Внимание к опасностям, постоянно грозящим несчастным, которых печальная необходимость зарабатывать себе на жизнь заставляет заниматься такими работами, навело автора на мысль о том, чтобы приспособить ранее описанный мельничный двигатель и педали, которые приводят его в действие, ко всем видам подъемных кранов727
.Подобные начинания с ходу не меняют положение дел. Если они и влияют на жизнь рабочих, то лишь в минимальной степени. Изменения наступят позже, в самом конце XVIII века и в следующем столетии. Вероятно, механизация шла, но медленно и переворота в комплексе действий пока не производила. Все эти идеи свидетельствуют скорее об обострении чувствительности в культуре XVIII века, нежели о серьезных изменениях в профессиях; изменились и стали тоньше чувства, что было заметно и в разных других «местах». Изменяется даже образ детства, возникает внимание к его «слабостям» и «хрупкости», о чем свидетельствует, например, роман Жан-Жака Руссо «Эмиль», написанный в 1761 году728
; изменяется образ жестокости, пересматривается отношение к пыткам или «допросам с пристрастием», о чем в 1764 году пишет Чезаре Беккариа в трактате «О преступлениях и наказаниях»729; наконец, изменяется образ рабства, начинают вызывать тревогу эти существа, «обреченные на жизнь в чудовищных условиях… на бесконечную работу повсюду в Америке… под недремлющей плеткой злобного надсмотрщика»730, о чем в 1770 году писал аббат Гийом Рейналь. Происходят медленные изменения порога толерантности в нравах и поведении, меняются границы приемлемого; делается акцент на «невыносимом». При этом высказывались суждения, позже признанные «полными безразличия». Габриель Жар, в 1774 году бывший строгим наблюдателем за европейскими шахтами, проявлявшим интерес к любому приему, который позволил бы экономить расходы и усилия, считал полезным и даже необходимым использование труда совсем юных детей в скважинах: их малый рост лучше всего подходил для перемещения по низким галереям, «пока еще не были построены специальные дороги»731. Такой же обыденностью считалась работа детей в шахтах по ночам, и столь же «невидимыми» были их возможные страдания.

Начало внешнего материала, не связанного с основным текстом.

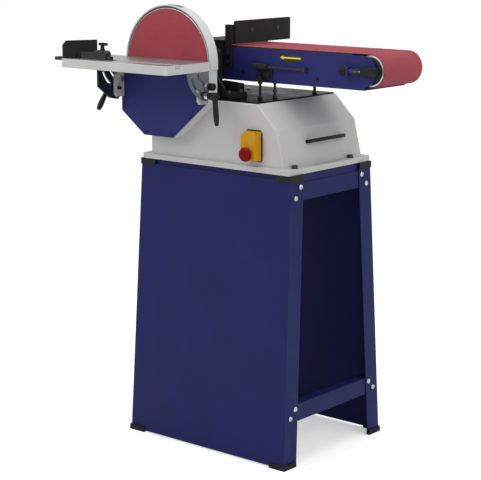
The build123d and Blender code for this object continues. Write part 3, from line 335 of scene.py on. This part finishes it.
def table_top(name):
    """Cast table: ground top with fine marks along X, satin grey paint on rim and underside."""
    s = Shader(name)
    normal, turn = s.edges(radius=0.9)
    up = s.ramp(s.axis(2, s.normal), span=(0.90, 0.985))
    line = s.noise(scale=55, detail=5, rough=0.7, coord=s.scale(s.coord, (1.0, 26, 26)))
    tone = s.times(s.ramp(line, span=(0.3, 0.7), onto=(0.82, 1.12)),
                   s.mottle(scale=11, detail=4, rough=0.6, onto=(0.93, 1.05)))
    ground = s.scale((0.40, 0.40, 0.40), tone)
    paint = s.scale(linear(181, 181, 179), s.mottle(scale=18, detail=4, onto=(0.96, 1.04)))
    # Paler edges on the paint: partly wear, partly a painted highlight
    edge_wear_and_highlight = s.times(s.ramp(turn, span=(0.02, 0.2)),
                   s.mottle(scale=70, detail=3, span=(0.4, 0.65), onto=(0.3, 1)))
    paint = s.mix(s.times(edge_wear_and_highlight, 0.35), paint, (0.62, 0.62, 0.61))
    height = s.add(s.times(s.times(line, up), 0.8), s.times(s.noise(scale=620), 0.5))
    return s.finish(color=s.mix(up, paint, ground), metal=s.times(up, 0.85),
                    rough=s.add(s.times(up, -0.10),
                                s.ramp(line, span=(0.3, 0.7), onto=(0.40, 0.52))),
                    normal=s.bump(height, strength=0.16, distance=0.0002, normal=normal))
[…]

На фоне вполне реального сочувствия многих наблюдателей к труду бедняков существовало то, что впоследствии проявится как «бесчувственное отношение» к некоторым из них.Однако преобладает беспрецедентное «сострадание», к которому добавляются многочисленные протесты против принудительных работ на строительстве «великих дорог», тогда как «старинные поземельные росписи» обязывали «крепостных работать по воле сеньора»732
. Начинается и во второй половине XVIII века оживляется пересмотр этого положения дел. Отметим, например, долгий процесс по иску жителей более чем тридцати приходов Ангумуа, возбужденный в 1765 году, чтобы ограничить права графа Шарля-Франсуа де Брольи, в котором 18 декабря 1768 года сенешальством Ангулема было отказано, но который свидетельствует о начале решительных коллективных действий. Некоторые результаты принес похожий иск против прав сеньора Эльзаса, значительно ограниченных постановлением от 24 декабря 1783 года733. Наконец, в 1787 году Шарль-Александр де Калонн, генеральный контролер финансов при Людовике XVI, сократил талью и заменил барщину денежным оброком. Это решение сразу же приветствовал граф Луи-Филипп де Сегюр как знак «окончания многовекового варварства»734.В среде рабочих также наблюдались многочисленные недовольства существующим положением вещей. В Лионе в 1786 году в результате массовых беспорядков были удовлетворены требования повысить жалованье «ткачей, к которым присоединились шляпники»735
. Вероятно, эти волнения были вызваны «деспотизмом» торговцев и «рабством», в котором они держали рабочих. Об этом поется в ироничной песенке английских ткачей, примерно в то же время воспротивившихся снижению заработков, когда торговцы заставили их платить за нити, купленные у коммандитистов. Отсюда – увеличение продолжительности рабочего дня для компенсации потерь. Эта «радость суконщика» была высмеяна англичанами: «в том, что заработок ничтожен, виноваты прядильщики, и надо их извести»736. В 1778 году у «волнений» на шпалерных мануфактурах в Бовэ, где трудилось более тысячи рабочих, была двойная цель: «повышение заработной платы и сокращение продолжительности рабочего дня»737. Те же задачи в 1780 году преследовались работниками «генеральной ассоциации» бумажной промышленности, объединившей предприятия Оверни и Юго-Запада738.